┌──

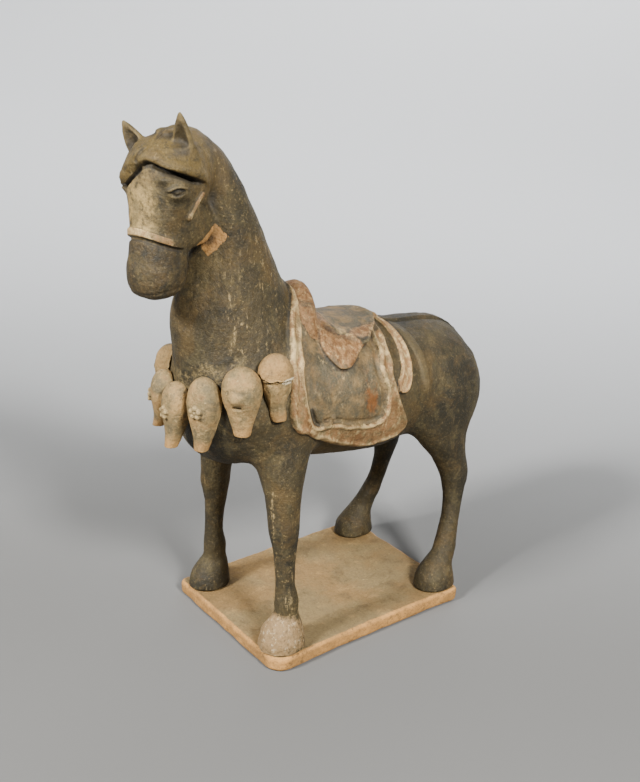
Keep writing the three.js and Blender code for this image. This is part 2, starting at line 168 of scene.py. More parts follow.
# Pommel, an upright arch raked so that its feet lie forward: place, middle, half width, half depth
POMMEL_TOP = 217
POMMEL_RAKE = 0.42
POMMEL = (
    (-28, 180, 17, 26),
    (-25, 177, 24, 36),
    (-19, 176, 28.5, 40),
    (-14, 176, 29.5, 39),
    (-10, 176, 29, 33),
    (-4, 177, 26, 22),
)

# Harness in the side view: place along the back and height of each corner
BLANKET = (
    (-20, 238), (-29, 220), (-39, 207), (-46, 189), (-52, 168), (-54.5, 151), (-50, 142), (-40, 136),
    (-20, 124), (2, 115), (20, 114.5), (31, 119), (34.5, 127), (29, 138), (23, 157), (27, 176),
    (31, 200), (20, 236),
)
BLANKET_FIELD = (
    (-25, 240), (-30, 208), (-37, 188), (-42.5, 168), (-41, 150), (-36, 142.5), (-27, 142), (-10, 137),
    (9, 135), (15, 148), (14, 166), (18, 180), (20, 240),
)
SADDLE = (
    (-8, 230), (-19, 195), (-23, 185), (-21, 177), (-16, 171.5), (-9, 171), (-3, 174), (5, 179),
    (20, 184), (31, 187), (36, 192), (34, 230),
)
LOBE = (
    (40, 188), (43, 180), (42.5, 170), (40, 160), (36.5, 151), (31, 147), (25.5, 149), (25.6, 154.5),
    (30.4, 161), (34.4, 171), (36.4, 181), (37, 188),
)
RIBBON = ((47, 178), (54, 177), (55, 164), (54, 148), (50.5, 142), (47, 148), (47.5, 163))
SEAT_RIM = (
    (-12, 194), (-7.6, 191), (-4.8, 189), (1.7, 186), (5.5, 184), (8.8, 182.5), (18, 181.5),
    (27, 183.5), (37, 184),
)
CORNER_HOOK = ((-38, 153), (-36, 146), (-32, 142.5), (-27.5, 142), (-25, 145))
BLANKET_THICK = 1.6
BORDER_THICK = 1.0  # above the blanket
SADDLE_THICK = 4.0
LOBE_THICK = 2.4
RIBBON_THICK = 1.3
CRUPPER_HALF_WIDTH = 4.5
CRUPPER_START = 34

# The forelock. Its parting runs down the brow, in places left of the head's middle and in height
PARTING_LINE = ((-2, 314), (0.5, 306.5), (-3, 299.5))
PARTING = -3  # left of the head's middle
# Its lower edge on either side: degrees round the head from the parting, and height
LEFT_EDGE = ((0, 300.5), (30, 298.6), (64, 294), (97, 288), (112, 283.5), (150, 276))
RIGHT_EDGE = ((0, 300.5), (30, 296), (64, 289), (97, 285), (112, 282), (150, 276))
HAIR_MIDDLE = 19  # the degrees are counted about this place forward of the poll
HAIR_THICK = 2.4
HAIR_GAP_BACK = 20  # the gap below the edge ends this far forward of the poll
LOCK = ((-3, 35.3, 300), (-16, 35, 288.8), 4.2, 3.3)  # root, tip and their radii
LOCK_HALF_WIDTH = 3.6

# The head, in places left of its middle, forward of the poll and in height. Balls have a centre
# and radii
CHEEK = ((12, 11, 263), (5.4, 11, 11.5))
EYEBALL = ((18.4, 29.5, 285.5), (4.8, 6.8, 5.2))
BROW = ((14.6, 32.5, 291), (4.4, 6, 2.4))
# NOSE_RIDGE_HIGHLIGHT: a painted highlight along the nose's ridge
NOSE_RIDGE_HIGHLIGHT = ((-4, 40, 272), (3.5, 9, 10))
EYE = (19.5, 32.3, 284.8)
EYE_HALF_LENGTH = 3.4
EYE_HALF_HEIGHT = 1.9
MOUTH_SLIT = ((15.2, 36.5, 233.8), (15, 34.8, 229.8), 1.3, 0.9)  # ends and their radii
MOUTH_UP = 229.6
NOSEBAND_UP = 262.3
CHEEK_STRAP = ((15.5, 281), (18.5, 277.5), (23.5, 269.5))  # forward of the poll and height
CHEEK_LINE = ((16, 276), (9, 273), (5, 266), (4, 260))
LEFT_EAR = ((12.5, 18.5, 296.5), (16, 25, 324))  # base and tip
RIGHT_EAR = ((-17.5, 18.5, 295), (-28.5, 23.5, 315.6))
EAR_FACING = (0.35, 1, 0)
EAR_RADIUS = 6.6
EAR_FLATNESS = 0.62

# Spots on the horse: centre and radii
THROAT_HOLLOW = ((12, -91.5, 247.5), (5, 6, 6.5))
THROAT_SHADE = ((12, -91.5, 246), (5, 6, 5))
HOOF_LUMP = ((44, -60.5, 0), (14, 15, 20))
CRUSTED_HOOF = ((44, -62, 6), (16, 17, 17))
SMEAR = ((45, 4, 152), (14, 6.5, 13))
CHIPS = (((34, 112, 158), (2, 3, 4)), ((33, 38, 121), (3, 3, 3)), ((12.5, -82, 314), (4, 4, 3)))
COLLAR_SPOT = (13, 13, 8)

# The bare patch at the throat: its middle, the ways it runs and its half sizes
PATCH_MIDDLE = (12.5, -83, 252.5)
PATCH_LONG_WAY = (0.54, 0.51, 0.66)
PATCH_SHORT_WAY = (0.3, 0.6, -0.74)
PATCH_HALF = (8, 5.4)

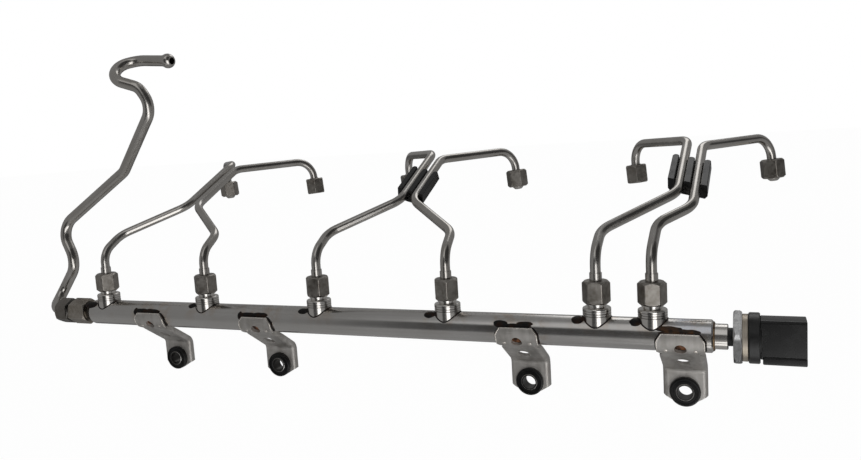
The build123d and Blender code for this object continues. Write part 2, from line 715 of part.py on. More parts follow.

└──

» **Given instruction**
From the first line to the last, please quote the material above exactly.

» **Final result**
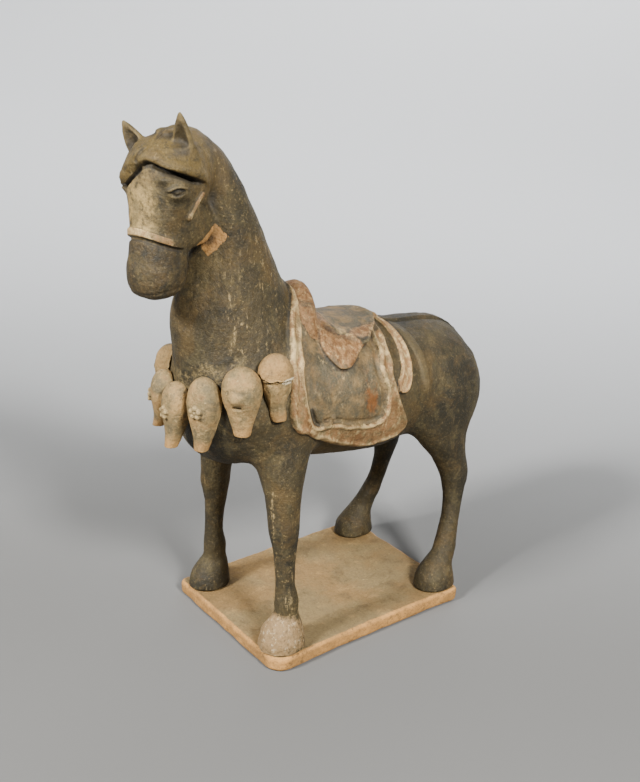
Keep writing the three.js and Blender code for this image. This is part 2, starting at line 168 of scene.py. More parts follow.
# Pommel, an upright arch raked so that its feet lie forward: place, middle, half width, half depth
POMMEL_TOP = 217
POMMEL_RAKE = 0.42
POMMEL = (
    (-28, 180, 17, 26),
    (-25, 177, 24, 36),
    (-19, 176, 28.5, 40),
    (-14, 176, 29.5, 39),
    (-10, 176, 29, 33),
    (-4, 177, 26, 22),
)

# Harness in the side view: place along the back and height of each corner
BLANKET = (
    (-20, 238), (-29, 220), (-39, 207), (-46, 189), (-52, 168), (-54.5, 151), (-50, 142), (-40, 136),
    (-20, 124), (2, 115), (20, 114.5), (31, 119), (34.5, 127), (29, 138), (23, 157), (27, 176),
    (31, 200), (20, 236),
)
BLANKET_FIELD = (
    (-25, 240), (-30, 208), (-37, 188), (-42.5, 168), (-41, 150), (-36, 142.5), (-27, 142), (-10, 137),
    (9, 135), (15, 148), (14, 166), (18, 180), (20, 240),
)
SADDLE = (
    (-8, 230), (-19, 195), (-23, 185), (-21, 177), (-16, 171.5), (-9, 171), (-3, 174), (5, 179),
    (20, 184), (31, 187), (36, 192), (34, 230),
)
LOBE = (
    (40, 188), (43, 180), (42.5, 170), (40, 160), (36.5, 151), (31, 147), (25.5, 149), (25.6, 154.5),
    (30.4, 161), (34.4, 171), (36.4, 181), (37, 188),
)
RIBBON = ((47, 178), (54, 177), (55, 164), (54, 148), (50.5, 142), (47, 148), (47.5, 163))
SEAT_RIM = (
    (-12, 194), (-7.6, 191), (-4.8, 189), (1.7, 186), (5.5, 184), (8.8, 182.5), (18, 181.5),
    (27, 183.5), (37, 184),
)
CORNER_HOOK = ((-38, 153), (-36, 146), (-32, 142.5), (-27.5, 142), (-25, 145))
BLANKET_THICK = 1.6
BORDER_THICK = 1.0  # above the blanket
SADDLE_THICK = 4.0
LOBE_THICK = 2.4
RIBBON_THICK = 1.3
CRUPPER_HALF_WIDTH = 4.5
CRUPPER_START = 34

# The forelock. Its parting runs down the brow, in places left of the head's middle and in height
PARTING_LINE = ((-2, 314), (0.5, 306.5), (-3, 299.5))
PARTING = -3  # left of the head's middle
# Its lower edge on either side: degrees round the head from the parting, and height
LEFT_EDGE = ((0, 300.5), (30, 298.6), (64, 294), (97, 288), (112, 283.5), (150, 276))
RIGHT_EDGE = ((0, 300.5), (30, 296), (64, 289), (97, 285), (112, 282), (150, 276))
HAIR_MIDDLE = 19  # the degrees are counted about this place forward of the poll
HAIR_THICK = 2.4
HAIR_GAP_BACK = 20  # the gap below the edge ends this far forward of the poll
LOCK = ((-3, 35.3, 300), (-16, 35, 288.8), 4.2, 3.3)  # root, tip and their radii
LOCK_HALF_WIDTH = 3.6

# The head, in places left of its middle, forward of the poll and in height. Balls have a centre
# and radii
CHEEK = ((12, 11, 263), (5.4, 11, 11.5))
EYEBALL = ((18.4, 29.5, 285.5), (4.8, 6.8, 5.2))
BROW = ((14.6, 32.5, 291), (4.4, 6, 2.4))
# NOSE_RIDGE_HIGHLIGHT: a painted highlight along the nose's ridge
NOSE_RIDGE_HIGHLIGHT = ((-4, 40, 272), (3.5, 9, 10))
EYE = (19.5, 32.3, 284.8)
EYE_HALF_LENGTH = 3.4
EYE_HALF_HEIGHT = 1.9
MOUTH_SLIT = ((15.2, 36.5, 233.8), (15, 34.8, 229.8), 1.3, 0.9)  # ends and their radii
MOUTH_UP = 229.6
NOSEBAND_UP = 262.3
CHEEK_STRAP = ((15.5, 281), (18.5, 277.5), (23.5, 269.5))  # forward of the poll and height
CHEEK_LINE = ((16, 276), (9, 273), (5, 266), (4, 260))
LEFT_EAR = ((12.5, 18.5, 296.5), (16, 25, 324))  # base and tip
RIGHT_EAR = ((-17.5, 18.5, 295), (-28.5, 23.5, 315.6))
EAR_FACING = (0.35, 1, 0)
EAR_RADIUS = 6.6
EAR_FLATNESS = 0.62

# Spots on the horse: centre and radii
THROAT_HOLLOW = ((12, -91.5, 247.5), (5, 6, 6.5))
THROAT_SHADE = ((12, -91.5, 246), (5, 6, 5))
HOOF_LUMP = ((44, -60.5, 0), (14, 15, 20))
CRUSTED_HOOF = ((44, -62, 6), (16, 17, 17))
SMEAR = ((45, 4, 152), (14, 6.5, 13))
CHIPS = (((34, 112, 158), (2, 3, 4)), ((33, 38, 121), (3, 3, 3)), ((12.5, -82, 314), (4, 4, 3)))
COLLAR_SPOT = (13, 13, 8)

# The bare patch at the throat: its middle, the ways it runs and its half sizes
PATCH_MIDDLE = (12.5, -83, 252.5)
PATCH_LONG_WAY = (0.54, 0.51, 0.66)
PATCH_SHORT_WAY = (0.3, 0.6, -0.74)
PATCH_HALF = (8, 5.4)

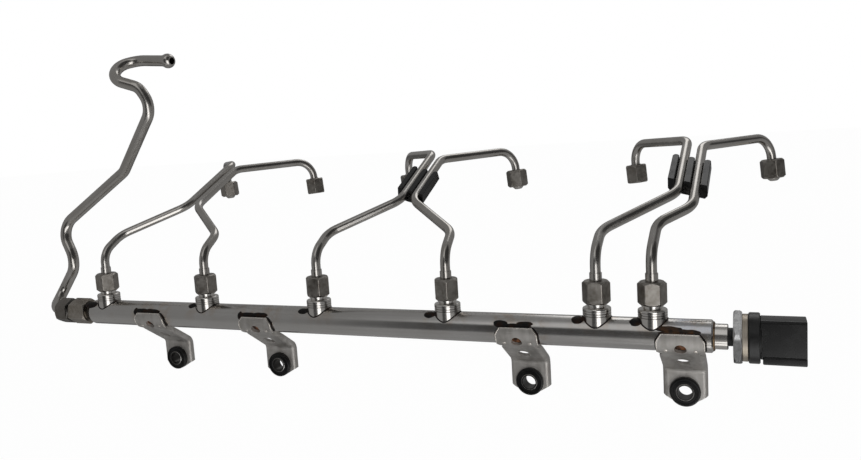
The build123d and Blender code for this object continues. Write part 2, from line 715 of part.py on. More parts follow.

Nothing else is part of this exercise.